Workspace And Permissions
- Use a dedicated branch or worktree for fixes.
- Allow reading PR metadata, comments, checks, and changed files.
- Allow narrow code/doc edits tied to explicit review feedback.
- Require human approval for force pushes, broad rewrites, dependency upgrades, migrations, secrets, or production changes.
Durable State
- Progress comment on the PR or a local
PROGRESS.md. - Last checked commit SHA, unresolved comments, attempted fixes, commands run, and known blockers.
Loop Steps
- Fetch the latest PR state.
- Classify blockers: comments, CI, conflicts, missing review, product decision, or no work.
- Delegate investigation, patching, review, and judgment to separate roles when the blocker is actionable.
- If the blocker is mechanical and scoped, patch it in the isolated workspace.
- Run the smallest relevant checks.
- Push the patch or prepare a clear summary.
- Update durable state with evidence and next action.
- Stop when merge-ready, blocked on a human, or budget is exhausted.
Verification Gates
- Required GitHub checks pass.
- Review comments are resolved or explicitly answered.
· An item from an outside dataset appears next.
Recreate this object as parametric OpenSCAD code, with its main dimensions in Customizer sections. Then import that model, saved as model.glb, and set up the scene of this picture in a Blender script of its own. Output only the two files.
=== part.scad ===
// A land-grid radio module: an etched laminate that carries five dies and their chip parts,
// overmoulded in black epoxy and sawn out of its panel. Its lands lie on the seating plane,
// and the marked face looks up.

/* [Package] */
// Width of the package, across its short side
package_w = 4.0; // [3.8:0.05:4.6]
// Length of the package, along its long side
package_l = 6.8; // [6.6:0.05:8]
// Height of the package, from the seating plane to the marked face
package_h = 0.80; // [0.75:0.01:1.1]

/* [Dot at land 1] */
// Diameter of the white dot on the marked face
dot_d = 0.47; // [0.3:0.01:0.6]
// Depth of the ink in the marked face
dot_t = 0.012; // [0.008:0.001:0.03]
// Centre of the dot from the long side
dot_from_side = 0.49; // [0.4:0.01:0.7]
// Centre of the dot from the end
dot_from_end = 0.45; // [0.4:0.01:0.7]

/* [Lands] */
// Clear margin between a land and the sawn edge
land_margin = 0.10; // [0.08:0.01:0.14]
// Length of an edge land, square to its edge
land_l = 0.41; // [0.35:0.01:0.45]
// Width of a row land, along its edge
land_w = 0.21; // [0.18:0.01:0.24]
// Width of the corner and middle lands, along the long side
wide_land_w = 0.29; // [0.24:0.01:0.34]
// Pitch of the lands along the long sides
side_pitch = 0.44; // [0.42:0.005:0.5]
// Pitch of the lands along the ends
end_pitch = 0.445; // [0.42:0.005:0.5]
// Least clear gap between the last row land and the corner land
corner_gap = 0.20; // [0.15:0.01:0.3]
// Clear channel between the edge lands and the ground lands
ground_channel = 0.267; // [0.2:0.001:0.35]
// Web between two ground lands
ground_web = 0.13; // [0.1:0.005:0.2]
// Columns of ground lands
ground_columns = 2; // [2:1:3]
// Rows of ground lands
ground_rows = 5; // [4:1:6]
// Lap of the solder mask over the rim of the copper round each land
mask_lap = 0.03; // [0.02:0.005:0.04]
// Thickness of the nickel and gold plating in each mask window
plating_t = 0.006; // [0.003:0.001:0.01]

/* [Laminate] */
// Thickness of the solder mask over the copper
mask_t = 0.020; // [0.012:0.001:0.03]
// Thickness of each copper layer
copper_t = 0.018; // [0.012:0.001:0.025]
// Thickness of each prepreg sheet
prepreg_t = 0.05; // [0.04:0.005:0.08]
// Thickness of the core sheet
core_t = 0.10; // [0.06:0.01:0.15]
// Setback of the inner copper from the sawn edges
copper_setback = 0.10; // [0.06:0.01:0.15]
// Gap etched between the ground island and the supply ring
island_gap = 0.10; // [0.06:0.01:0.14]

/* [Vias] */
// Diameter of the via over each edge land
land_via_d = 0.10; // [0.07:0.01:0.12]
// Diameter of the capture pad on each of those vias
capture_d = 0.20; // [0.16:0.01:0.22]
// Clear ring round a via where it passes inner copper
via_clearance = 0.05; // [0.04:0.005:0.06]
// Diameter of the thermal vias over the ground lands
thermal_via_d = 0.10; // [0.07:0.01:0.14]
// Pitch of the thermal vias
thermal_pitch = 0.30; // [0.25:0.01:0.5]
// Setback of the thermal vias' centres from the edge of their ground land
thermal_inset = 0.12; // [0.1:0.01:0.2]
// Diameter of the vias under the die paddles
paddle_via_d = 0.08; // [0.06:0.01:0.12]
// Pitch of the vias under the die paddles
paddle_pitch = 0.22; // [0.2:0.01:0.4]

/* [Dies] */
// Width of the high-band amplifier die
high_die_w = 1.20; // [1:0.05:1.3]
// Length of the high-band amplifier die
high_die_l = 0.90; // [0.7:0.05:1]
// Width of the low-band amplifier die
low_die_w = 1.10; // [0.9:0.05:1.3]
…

- Merge conflicts are gone.
- Diff is limited to the stated blocker.
- Summary names commands run and remaining risk.
Budget And Exit
- Max retries: 3 per distinct blocker.
- Max runtime: 30-60 minutes per loop run.
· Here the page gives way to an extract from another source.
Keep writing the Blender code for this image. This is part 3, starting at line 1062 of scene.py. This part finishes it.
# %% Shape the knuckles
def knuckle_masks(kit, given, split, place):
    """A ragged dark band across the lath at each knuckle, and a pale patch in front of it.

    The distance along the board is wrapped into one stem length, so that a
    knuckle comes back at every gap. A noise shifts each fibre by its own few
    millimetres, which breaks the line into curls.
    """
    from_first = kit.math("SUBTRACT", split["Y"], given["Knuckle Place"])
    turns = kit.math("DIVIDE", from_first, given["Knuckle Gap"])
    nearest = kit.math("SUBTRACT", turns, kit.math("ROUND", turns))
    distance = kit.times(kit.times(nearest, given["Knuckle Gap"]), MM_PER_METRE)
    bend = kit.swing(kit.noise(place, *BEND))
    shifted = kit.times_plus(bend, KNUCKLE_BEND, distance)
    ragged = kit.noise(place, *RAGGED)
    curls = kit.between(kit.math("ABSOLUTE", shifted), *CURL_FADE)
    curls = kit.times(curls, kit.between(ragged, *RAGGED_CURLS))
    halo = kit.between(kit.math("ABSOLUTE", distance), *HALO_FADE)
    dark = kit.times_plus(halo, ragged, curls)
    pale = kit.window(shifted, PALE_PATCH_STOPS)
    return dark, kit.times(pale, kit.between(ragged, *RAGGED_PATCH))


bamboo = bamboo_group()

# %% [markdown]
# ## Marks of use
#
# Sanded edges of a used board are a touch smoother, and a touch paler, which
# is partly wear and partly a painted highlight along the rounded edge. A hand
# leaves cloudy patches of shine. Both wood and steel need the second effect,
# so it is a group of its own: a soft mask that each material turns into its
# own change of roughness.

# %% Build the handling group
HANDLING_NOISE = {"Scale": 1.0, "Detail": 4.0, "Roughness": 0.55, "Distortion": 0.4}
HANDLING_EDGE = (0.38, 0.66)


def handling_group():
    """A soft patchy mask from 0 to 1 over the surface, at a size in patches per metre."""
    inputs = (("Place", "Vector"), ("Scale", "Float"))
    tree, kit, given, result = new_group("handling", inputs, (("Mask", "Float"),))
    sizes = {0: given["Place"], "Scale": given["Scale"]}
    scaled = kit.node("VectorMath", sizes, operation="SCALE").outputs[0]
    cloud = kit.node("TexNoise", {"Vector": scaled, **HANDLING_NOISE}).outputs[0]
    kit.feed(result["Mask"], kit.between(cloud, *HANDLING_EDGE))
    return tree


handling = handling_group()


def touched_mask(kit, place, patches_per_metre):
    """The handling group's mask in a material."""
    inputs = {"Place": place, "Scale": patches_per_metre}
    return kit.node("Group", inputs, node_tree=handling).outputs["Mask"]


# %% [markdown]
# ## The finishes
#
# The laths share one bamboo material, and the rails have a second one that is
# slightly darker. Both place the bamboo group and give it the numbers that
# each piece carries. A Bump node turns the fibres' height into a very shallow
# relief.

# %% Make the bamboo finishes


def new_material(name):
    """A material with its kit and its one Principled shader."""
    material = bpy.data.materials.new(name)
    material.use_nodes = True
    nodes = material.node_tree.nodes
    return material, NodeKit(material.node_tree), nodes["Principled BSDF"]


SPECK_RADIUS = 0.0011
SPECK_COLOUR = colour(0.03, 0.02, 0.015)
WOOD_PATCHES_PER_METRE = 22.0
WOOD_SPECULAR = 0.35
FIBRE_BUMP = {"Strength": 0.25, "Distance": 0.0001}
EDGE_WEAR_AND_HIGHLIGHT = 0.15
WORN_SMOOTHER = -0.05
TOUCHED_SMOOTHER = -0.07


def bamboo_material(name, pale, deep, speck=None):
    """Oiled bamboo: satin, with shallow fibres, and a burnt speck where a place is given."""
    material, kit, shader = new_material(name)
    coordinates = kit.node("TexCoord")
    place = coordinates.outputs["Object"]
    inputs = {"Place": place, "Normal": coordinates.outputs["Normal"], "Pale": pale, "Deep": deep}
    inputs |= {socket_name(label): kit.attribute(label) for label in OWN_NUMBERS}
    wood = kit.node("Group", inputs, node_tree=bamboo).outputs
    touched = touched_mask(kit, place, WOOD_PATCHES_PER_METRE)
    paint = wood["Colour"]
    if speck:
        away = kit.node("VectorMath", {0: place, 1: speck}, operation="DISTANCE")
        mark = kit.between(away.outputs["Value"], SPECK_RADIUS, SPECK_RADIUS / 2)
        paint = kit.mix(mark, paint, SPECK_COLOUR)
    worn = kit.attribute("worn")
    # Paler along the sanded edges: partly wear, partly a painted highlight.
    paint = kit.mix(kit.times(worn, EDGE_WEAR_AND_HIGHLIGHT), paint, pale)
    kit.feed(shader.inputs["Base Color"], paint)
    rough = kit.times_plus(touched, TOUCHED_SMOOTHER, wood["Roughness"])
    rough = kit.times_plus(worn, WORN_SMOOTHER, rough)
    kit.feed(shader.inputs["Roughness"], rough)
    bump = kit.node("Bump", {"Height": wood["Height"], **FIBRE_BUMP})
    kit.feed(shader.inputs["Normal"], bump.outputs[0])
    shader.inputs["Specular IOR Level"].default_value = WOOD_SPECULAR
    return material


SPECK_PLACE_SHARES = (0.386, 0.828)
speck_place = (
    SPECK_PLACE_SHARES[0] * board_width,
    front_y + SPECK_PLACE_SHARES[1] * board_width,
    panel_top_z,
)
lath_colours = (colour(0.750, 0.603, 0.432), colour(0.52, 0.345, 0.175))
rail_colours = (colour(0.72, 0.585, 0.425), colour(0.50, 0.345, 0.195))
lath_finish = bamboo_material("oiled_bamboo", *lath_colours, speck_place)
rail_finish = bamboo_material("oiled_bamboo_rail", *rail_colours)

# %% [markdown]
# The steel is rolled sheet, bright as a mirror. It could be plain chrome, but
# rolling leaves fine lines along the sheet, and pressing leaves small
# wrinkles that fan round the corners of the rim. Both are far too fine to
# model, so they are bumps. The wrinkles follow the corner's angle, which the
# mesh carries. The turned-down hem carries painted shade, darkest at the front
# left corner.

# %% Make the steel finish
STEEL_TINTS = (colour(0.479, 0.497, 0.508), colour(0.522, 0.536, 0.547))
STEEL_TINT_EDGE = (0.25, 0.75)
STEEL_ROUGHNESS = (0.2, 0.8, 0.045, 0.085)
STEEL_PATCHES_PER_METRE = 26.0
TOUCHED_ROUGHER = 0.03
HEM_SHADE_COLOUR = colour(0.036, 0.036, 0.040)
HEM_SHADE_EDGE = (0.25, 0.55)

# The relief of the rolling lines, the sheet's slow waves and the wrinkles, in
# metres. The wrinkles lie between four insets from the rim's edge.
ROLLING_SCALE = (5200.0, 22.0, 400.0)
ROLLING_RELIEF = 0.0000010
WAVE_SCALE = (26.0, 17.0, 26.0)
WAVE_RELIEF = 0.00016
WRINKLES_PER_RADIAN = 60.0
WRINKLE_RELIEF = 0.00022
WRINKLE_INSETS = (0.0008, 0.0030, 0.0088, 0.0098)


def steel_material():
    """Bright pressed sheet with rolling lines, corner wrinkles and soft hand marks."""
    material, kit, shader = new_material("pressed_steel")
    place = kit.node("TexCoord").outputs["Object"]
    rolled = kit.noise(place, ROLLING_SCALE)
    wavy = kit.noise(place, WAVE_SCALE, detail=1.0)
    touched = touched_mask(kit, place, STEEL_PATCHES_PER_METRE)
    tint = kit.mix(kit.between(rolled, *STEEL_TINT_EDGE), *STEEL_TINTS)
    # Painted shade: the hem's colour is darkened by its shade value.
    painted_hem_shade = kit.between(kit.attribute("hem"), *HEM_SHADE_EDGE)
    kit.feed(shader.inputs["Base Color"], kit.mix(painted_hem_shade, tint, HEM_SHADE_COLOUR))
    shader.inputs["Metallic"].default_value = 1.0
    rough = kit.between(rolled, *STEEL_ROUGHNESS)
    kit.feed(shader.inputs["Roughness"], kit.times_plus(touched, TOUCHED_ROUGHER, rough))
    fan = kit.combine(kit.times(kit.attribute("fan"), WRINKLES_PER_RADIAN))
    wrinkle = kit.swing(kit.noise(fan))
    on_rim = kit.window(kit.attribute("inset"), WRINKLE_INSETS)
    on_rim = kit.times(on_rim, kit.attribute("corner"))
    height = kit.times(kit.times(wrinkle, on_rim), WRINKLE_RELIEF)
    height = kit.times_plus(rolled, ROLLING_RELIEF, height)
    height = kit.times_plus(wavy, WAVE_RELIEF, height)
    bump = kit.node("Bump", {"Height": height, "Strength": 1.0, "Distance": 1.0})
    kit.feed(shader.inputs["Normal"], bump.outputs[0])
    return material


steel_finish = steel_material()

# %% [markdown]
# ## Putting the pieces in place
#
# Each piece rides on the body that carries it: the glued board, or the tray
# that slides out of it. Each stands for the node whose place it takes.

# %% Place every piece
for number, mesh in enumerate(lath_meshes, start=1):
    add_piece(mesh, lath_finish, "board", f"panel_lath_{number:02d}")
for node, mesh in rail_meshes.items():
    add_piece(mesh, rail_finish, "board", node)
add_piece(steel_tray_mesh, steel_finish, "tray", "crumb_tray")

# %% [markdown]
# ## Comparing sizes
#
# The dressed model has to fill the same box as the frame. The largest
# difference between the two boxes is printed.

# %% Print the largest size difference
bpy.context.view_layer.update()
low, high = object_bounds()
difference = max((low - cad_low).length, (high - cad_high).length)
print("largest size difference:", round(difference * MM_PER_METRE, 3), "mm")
- Stop when the PR is merge-ready, waiting on human review, blocked on product judgment, or the same failure repeats twice.
Escalation
Escalate when the fix requires architectural judgment, large refactors, test infrastructure repair, credentials, unavailable services, or reviewer disagreement.
Loop Instruction
Babysit PR <number>. Inspect review comments, CI checks, conflicts, and merge readiness.
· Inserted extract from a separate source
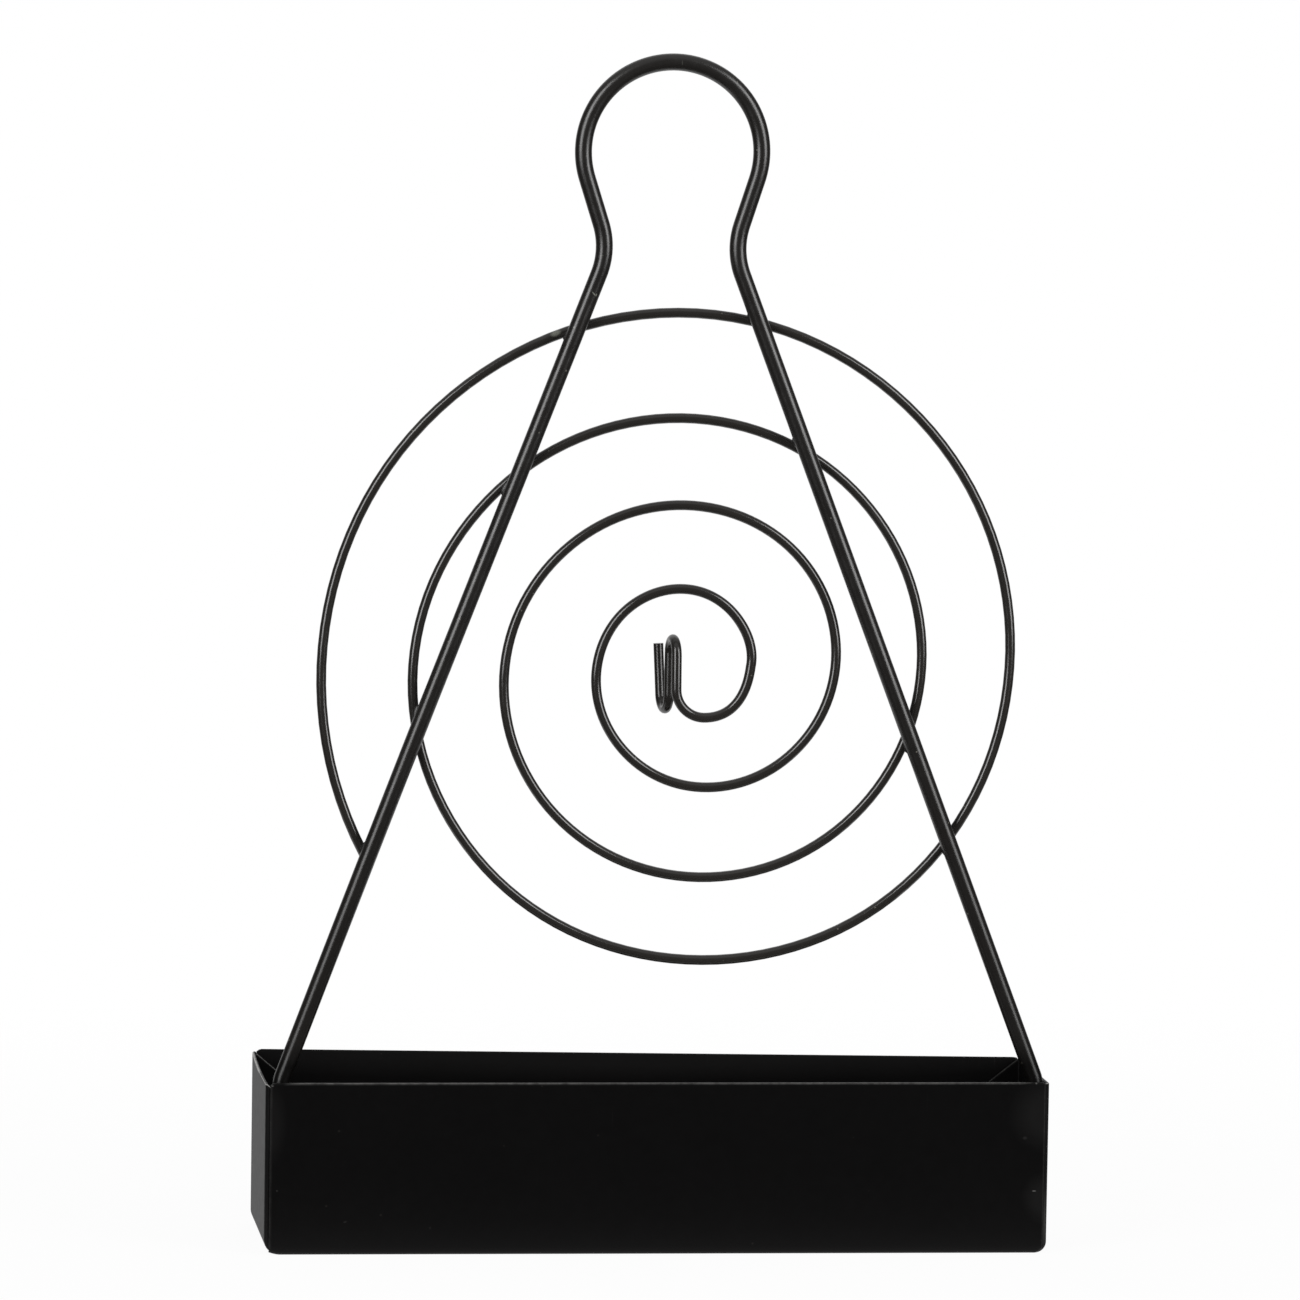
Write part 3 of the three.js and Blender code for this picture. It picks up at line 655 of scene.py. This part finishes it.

Only make narrow changes tied to explicit blockers.
Use an isolated workspace, run the smallest relevant verification commands, and keep a progress record.
Stop and escalate if the blocker requires human judgment, broad rewrites, secrets, or force-push decisions.
Example automation: run every 2 hours during working hours, or trigger when a PR receives requested changes, a failed check, or a stale label.
Failure Modes
- The loop keeps patching symptoms instead of identifying the root failing check.
- The agent expands scope beyond review feedback.
- CI is flaky and the loop burns retries without new evidence.
- The PR needs human product judgment, not more code.
References
- Codex Loops: What Boris Cherny Gets Right About Managing Agent Work - Describes PR babysitting, CI repair, deploy verification, and feedback clustering loops.
- Run long horizon tasks with Codex - Shows plan-edit-test-observe-repair-document-repeat work with status logs and validation gates.